• Input data:
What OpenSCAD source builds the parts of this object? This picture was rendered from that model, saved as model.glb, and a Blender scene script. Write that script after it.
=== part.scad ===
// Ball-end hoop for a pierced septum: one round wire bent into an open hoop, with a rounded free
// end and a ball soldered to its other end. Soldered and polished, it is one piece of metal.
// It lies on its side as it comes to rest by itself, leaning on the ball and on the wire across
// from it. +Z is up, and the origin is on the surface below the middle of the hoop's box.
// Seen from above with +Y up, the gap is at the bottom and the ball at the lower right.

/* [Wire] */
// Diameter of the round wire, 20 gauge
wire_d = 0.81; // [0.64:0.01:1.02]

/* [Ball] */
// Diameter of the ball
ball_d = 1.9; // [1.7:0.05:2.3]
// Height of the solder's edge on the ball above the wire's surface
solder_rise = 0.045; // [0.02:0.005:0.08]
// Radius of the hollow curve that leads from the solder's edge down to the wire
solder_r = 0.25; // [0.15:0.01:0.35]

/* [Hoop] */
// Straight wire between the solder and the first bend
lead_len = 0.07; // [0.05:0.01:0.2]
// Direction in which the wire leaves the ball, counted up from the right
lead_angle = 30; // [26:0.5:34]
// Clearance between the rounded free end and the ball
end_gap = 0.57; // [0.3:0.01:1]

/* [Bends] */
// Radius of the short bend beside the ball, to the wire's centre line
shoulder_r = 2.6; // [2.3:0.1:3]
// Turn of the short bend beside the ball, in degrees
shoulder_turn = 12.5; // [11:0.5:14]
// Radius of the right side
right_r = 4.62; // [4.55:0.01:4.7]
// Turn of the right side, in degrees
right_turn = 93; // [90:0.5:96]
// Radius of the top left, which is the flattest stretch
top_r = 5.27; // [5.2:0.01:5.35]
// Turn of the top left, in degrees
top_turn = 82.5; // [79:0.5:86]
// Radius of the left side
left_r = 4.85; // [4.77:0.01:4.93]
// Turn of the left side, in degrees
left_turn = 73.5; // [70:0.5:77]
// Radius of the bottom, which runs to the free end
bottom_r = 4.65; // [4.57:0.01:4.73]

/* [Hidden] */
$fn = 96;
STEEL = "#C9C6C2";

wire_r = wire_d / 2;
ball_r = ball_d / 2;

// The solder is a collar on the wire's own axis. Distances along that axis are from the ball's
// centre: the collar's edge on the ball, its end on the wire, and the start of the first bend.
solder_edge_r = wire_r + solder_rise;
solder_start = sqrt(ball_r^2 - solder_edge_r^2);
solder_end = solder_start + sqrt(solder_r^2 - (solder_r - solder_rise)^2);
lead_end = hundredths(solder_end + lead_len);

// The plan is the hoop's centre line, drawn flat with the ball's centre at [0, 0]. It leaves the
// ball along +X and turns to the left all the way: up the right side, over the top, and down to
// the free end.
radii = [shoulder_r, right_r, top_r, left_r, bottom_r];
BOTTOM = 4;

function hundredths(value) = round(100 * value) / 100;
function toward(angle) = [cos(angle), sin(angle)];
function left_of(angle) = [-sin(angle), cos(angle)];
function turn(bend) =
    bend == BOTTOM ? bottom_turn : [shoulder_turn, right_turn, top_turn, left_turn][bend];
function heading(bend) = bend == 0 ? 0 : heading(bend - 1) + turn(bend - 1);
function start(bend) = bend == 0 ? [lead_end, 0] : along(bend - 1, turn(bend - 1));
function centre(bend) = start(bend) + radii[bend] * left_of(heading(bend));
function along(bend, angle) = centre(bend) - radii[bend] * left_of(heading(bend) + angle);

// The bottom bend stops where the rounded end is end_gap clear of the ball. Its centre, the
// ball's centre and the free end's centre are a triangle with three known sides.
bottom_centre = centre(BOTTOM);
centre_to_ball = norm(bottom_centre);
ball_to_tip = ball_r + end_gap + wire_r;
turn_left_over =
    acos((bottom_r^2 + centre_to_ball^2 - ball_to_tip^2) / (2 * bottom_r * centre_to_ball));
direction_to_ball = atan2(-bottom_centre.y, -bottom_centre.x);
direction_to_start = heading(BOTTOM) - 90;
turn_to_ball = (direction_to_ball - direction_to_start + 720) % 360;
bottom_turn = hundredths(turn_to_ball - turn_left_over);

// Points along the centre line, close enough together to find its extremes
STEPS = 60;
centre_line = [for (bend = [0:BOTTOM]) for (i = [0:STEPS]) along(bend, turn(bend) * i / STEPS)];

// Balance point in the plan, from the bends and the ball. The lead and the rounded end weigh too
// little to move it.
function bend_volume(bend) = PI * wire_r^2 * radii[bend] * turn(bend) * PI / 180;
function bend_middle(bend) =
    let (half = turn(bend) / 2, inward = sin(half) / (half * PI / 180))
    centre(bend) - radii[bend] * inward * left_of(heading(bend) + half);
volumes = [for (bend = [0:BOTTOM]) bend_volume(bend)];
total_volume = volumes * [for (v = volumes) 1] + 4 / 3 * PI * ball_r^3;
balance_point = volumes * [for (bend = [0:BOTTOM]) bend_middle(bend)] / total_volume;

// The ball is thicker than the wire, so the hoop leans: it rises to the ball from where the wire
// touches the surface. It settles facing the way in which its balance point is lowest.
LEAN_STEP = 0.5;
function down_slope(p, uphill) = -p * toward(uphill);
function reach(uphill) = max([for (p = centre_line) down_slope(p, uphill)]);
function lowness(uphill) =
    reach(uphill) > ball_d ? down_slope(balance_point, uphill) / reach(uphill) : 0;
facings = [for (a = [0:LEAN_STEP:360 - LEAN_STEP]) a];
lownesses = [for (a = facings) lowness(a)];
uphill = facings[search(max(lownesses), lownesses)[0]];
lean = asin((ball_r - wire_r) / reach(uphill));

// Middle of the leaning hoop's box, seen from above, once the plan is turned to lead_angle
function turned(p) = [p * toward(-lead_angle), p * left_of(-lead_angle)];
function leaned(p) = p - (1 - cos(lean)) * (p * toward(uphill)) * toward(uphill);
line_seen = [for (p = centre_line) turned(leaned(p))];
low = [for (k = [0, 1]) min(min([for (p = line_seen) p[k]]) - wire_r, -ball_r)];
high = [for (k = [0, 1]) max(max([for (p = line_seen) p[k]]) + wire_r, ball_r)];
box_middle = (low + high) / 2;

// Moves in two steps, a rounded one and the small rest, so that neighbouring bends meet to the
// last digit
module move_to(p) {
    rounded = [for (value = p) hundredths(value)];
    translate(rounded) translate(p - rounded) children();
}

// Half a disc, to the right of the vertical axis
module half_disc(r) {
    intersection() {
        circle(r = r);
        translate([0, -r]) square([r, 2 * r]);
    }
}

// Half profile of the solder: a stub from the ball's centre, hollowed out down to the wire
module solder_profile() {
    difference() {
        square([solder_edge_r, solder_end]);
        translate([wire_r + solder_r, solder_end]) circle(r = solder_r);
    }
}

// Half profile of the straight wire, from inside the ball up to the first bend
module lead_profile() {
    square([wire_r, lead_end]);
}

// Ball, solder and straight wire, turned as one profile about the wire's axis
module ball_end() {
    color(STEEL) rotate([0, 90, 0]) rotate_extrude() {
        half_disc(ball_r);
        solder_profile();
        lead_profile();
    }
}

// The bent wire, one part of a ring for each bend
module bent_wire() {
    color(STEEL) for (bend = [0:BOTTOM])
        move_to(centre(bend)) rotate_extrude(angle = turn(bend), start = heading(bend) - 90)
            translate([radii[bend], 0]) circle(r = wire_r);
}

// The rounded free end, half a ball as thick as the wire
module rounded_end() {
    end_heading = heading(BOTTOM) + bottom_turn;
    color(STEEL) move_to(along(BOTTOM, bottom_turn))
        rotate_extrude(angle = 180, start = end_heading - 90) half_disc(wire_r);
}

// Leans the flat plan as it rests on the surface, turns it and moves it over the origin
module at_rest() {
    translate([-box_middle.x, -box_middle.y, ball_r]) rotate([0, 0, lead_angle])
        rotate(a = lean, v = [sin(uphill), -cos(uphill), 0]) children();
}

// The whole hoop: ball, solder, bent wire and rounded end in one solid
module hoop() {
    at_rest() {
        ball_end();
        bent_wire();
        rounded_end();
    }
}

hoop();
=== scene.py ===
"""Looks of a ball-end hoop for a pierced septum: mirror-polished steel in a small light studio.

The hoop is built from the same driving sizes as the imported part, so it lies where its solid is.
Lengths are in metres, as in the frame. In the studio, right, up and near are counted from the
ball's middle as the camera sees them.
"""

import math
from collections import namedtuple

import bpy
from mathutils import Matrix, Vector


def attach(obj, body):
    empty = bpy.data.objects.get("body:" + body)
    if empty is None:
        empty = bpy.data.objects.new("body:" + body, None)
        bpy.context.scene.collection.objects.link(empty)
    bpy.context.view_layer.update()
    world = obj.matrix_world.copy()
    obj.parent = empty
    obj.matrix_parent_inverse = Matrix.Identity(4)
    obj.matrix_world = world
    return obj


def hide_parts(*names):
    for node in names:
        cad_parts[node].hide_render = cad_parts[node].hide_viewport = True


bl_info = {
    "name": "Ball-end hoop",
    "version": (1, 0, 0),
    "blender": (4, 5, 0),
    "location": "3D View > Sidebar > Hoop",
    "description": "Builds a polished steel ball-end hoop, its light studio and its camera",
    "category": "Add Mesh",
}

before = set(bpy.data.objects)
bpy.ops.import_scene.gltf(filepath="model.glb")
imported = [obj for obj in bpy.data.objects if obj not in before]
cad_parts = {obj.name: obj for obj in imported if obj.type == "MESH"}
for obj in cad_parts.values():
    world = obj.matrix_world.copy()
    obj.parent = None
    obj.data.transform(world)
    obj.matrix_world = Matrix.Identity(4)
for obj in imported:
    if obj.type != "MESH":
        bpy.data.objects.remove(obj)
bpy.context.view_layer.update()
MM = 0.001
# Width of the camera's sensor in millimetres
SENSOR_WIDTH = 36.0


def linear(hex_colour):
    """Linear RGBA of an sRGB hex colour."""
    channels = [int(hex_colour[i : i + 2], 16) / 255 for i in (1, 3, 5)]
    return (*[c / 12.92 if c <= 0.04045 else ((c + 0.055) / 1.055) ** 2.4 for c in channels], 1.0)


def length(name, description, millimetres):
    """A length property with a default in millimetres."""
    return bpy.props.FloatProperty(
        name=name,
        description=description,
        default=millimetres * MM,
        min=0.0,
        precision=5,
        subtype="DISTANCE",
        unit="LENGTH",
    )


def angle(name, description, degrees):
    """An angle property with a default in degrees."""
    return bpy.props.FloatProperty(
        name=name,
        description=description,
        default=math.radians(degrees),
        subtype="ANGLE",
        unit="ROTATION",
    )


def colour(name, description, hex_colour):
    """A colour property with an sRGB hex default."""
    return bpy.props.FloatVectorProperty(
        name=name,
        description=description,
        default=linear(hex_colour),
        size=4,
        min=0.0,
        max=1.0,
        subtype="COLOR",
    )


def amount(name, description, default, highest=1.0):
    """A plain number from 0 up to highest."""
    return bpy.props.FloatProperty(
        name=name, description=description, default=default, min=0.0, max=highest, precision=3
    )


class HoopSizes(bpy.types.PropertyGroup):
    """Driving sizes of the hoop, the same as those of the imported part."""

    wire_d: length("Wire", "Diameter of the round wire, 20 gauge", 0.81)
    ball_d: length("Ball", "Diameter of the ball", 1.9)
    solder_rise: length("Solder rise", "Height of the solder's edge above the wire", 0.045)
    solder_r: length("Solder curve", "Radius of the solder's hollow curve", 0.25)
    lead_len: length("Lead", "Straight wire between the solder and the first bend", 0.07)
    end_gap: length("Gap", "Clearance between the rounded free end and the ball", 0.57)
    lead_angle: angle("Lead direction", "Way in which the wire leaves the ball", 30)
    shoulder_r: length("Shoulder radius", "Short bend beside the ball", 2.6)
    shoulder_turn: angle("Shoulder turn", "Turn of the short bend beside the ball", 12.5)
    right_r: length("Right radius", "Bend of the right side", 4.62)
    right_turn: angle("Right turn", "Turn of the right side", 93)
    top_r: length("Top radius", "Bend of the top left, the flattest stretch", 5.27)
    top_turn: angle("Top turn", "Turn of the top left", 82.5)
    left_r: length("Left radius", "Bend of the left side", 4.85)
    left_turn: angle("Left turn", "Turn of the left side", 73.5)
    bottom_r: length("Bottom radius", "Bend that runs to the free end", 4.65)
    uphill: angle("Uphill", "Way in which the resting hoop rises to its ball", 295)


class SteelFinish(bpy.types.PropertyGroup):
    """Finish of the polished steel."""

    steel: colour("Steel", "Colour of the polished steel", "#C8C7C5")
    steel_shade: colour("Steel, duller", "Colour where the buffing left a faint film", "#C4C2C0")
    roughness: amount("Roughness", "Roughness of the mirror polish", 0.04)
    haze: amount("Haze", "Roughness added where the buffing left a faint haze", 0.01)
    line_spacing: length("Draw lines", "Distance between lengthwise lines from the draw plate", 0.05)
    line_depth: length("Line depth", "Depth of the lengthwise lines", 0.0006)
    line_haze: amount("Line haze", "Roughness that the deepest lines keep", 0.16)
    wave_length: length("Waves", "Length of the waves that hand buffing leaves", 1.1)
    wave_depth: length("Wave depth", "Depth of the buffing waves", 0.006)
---
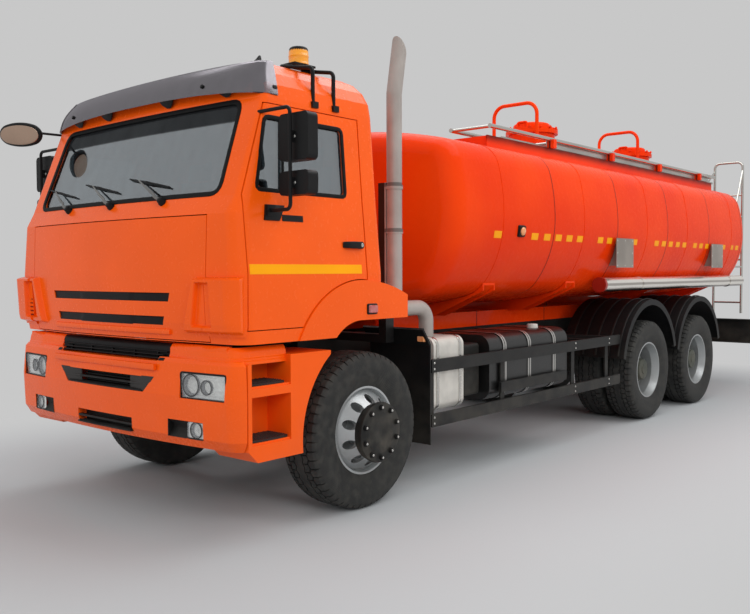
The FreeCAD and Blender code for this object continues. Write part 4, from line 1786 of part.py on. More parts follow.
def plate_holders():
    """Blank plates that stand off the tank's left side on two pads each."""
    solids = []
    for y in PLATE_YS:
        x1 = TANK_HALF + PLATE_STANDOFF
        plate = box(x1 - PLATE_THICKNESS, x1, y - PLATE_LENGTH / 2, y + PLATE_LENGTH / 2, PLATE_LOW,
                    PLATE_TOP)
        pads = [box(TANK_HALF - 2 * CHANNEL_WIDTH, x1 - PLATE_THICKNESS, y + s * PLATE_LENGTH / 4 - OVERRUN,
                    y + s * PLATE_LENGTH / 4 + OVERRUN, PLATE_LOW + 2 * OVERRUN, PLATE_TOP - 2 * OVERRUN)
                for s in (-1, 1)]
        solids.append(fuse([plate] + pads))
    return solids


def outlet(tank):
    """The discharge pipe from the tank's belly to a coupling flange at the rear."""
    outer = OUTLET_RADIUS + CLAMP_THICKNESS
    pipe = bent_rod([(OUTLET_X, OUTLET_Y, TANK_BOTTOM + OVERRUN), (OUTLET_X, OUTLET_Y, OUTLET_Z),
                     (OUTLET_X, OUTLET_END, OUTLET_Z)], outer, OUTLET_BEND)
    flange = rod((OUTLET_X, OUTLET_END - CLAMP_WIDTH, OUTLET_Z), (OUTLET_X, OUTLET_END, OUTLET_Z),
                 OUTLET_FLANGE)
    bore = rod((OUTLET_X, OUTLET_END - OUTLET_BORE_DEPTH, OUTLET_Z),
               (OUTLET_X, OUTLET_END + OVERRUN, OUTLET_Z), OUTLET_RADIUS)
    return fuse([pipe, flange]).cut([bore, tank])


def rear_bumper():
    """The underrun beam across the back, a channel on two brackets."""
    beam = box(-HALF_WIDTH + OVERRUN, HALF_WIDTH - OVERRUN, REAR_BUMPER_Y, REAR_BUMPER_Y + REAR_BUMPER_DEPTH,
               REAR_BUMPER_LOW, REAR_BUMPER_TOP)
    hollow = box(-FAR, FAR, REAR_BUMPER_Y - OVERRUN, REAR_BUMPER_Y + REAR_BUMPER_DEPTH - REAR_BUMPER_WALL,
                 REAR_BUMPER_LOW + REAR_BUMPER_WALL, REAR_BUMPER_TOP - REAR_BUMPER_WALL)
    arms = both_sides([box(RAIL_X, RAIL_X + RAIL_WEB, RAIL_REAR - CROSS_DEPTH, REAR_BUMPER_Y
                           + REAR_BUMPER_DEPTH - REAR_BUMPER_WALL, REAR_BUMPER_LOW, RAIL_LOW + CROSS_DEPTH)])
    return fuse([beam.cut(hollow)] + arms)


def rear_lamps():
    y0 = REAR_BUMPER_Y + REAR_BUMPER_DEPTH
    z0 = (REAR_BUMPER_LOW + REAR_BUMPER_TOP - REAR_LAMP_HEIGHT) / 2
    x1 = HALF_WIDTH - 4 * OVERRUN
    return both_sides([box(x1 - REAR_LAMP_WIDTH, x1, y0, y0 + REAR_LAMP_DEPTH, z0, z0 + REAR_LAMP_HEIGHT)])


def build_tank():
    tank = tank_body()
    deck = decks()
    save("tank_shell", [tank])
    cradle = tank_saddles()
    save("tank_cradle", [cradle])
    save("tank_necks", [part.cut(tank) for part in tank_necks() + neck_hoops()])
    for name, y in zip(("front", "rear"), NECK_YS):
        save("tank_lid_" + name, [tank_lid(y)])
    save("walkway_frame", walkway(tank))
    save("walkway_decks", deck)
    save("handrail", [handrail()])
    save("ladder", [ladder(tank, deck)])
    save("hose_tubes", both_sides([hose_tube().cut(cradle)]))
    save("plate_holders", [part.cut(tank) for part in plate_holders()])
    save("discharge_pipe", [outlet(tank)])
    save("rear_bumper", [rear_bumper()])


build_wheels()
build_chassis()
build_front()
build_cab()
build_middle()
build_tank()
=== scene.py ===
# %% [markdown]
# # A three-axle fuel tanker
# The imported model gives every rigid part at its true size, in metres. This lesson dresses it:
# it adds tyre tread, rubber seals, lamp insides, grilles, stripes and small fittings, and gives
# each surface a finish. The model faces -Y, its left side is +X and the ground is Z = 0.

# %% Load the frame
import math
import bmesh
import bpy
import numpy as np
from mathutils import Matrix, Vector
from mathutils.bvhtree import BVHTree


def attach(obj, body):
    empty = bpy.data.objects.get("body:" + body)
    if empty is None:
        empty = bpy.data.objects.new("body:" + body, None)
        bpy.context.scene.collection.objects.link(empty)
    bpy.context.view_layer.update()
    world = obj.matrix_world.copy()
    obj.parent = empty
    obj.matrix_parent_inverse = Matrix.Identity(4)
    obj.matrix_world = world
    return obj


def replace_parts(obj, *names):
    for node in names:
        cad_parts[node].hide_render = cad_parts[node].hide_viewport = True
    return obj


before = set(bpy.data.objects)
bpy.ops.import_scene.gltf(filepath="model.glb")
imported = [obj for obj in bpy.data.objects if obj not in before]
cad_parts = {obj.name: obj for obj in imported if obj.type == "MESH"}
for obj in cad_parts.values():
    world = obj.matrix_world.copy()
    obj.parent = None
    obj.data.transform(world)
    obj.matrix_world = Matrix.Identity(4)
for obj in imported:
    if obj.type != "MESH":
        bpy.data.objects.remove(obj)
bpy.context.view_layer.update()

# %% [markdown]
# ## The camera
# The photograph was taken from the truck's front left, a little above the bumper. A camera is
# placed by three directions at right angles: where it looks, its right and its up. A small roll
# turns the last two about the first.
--
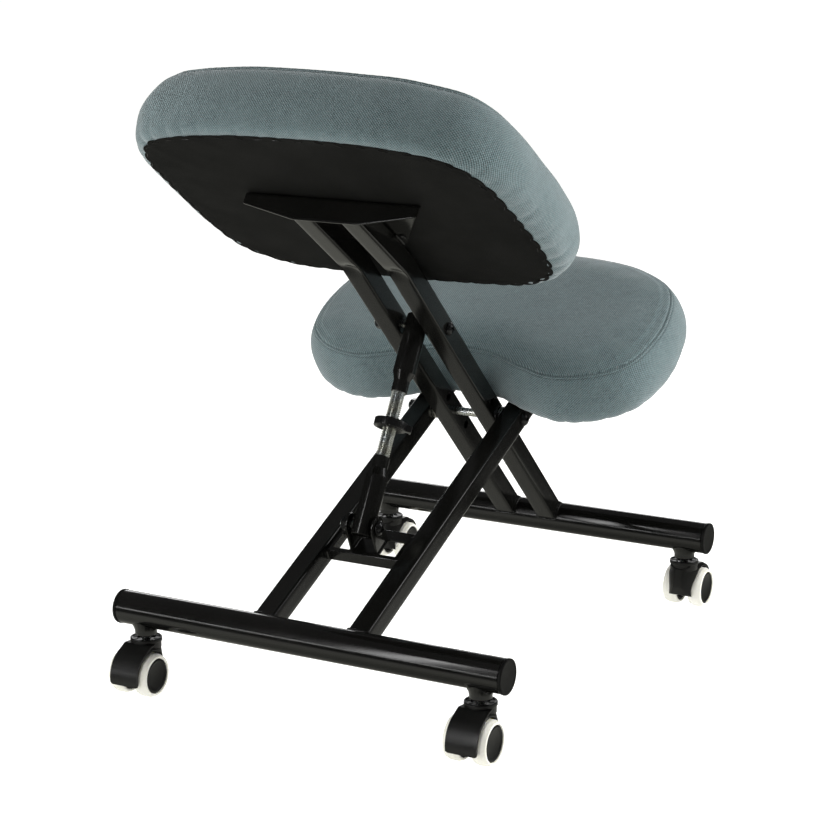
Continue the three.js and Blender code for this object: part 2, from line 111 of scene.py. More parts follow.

• Stated exercise:
In the listing above, find the line containing "The FreeCAD and" and the line containing "return fuse([pipe, flange]).cut([bore, tank])", then quote both, plus every line between them, exactly as written.

• Correct result:
The FreeCAD and Blender code for this object continues. Write part 4, from line 1786 of part.py on. More parts follow.
def plate_holders():
    """Blank plates that stand off the tank's left side on two pads each."""
    solids = []
    for y in PLATE_YS:
        x1 = TANK_HALF + PLATE_STANDOFF
        plate = box(x1 - PLATE_THICKNESS, x1, y - PLATE_LENGTH / 2, y + PLATE_LENGTH / 2, PLATE_LOW,
                    PLATE_TOP)
        pads = [box(TANK_HALF - 2 * CHANNEL_WIDTH, x1 - PLATE_THICKNESS, y + s * PLATE_LENGTH / 4 - OVERRUN,
                    y + s * PLATE_LENGTH / 4 + OVERRUN, PLATE_LOW + 2 * OVERRUN, PLATE_TOP - 2 * OVERRUN)
                for s in (-1, 1)]
        solids.append(fuse([plate] + pads))
    return solids


def outlet(tank):
    """The discharge pipe from the tank's belly to a coupling flange at the rear."""
    outer = OUTLET_RADIUS + CLAMP_THICKNESS
    pipe = bent_rod([(OUTLET_X, OUTLET_Y, TANK_BOTTOM + OVERRUN), (OUTLET_X, OUTLET_Y, OUTLET_Z),
                     (OUTLET_X, OUTLET_END, OUTLET_Z)], outer, OUTLET_BEND)
    flange = rod((OUTLET_X, OUTLET_END - CLAMP_WIDTH, OUTLET_Z), (OUTLET_X, OUTLET_END, OUTLET_Z),
                 OUTLET_FLANGE)
    bore = rod((OUTLET_X, OUTLET_END - OUTLET_BORE_DEPTH, OUTLET_Z),
               (OUTLET_X, OUTLET_END + OVERRUN, OUTLET_Z), OUTLET_RADIUS)
    return fuse([pipe, flange]).cut([bore, tank])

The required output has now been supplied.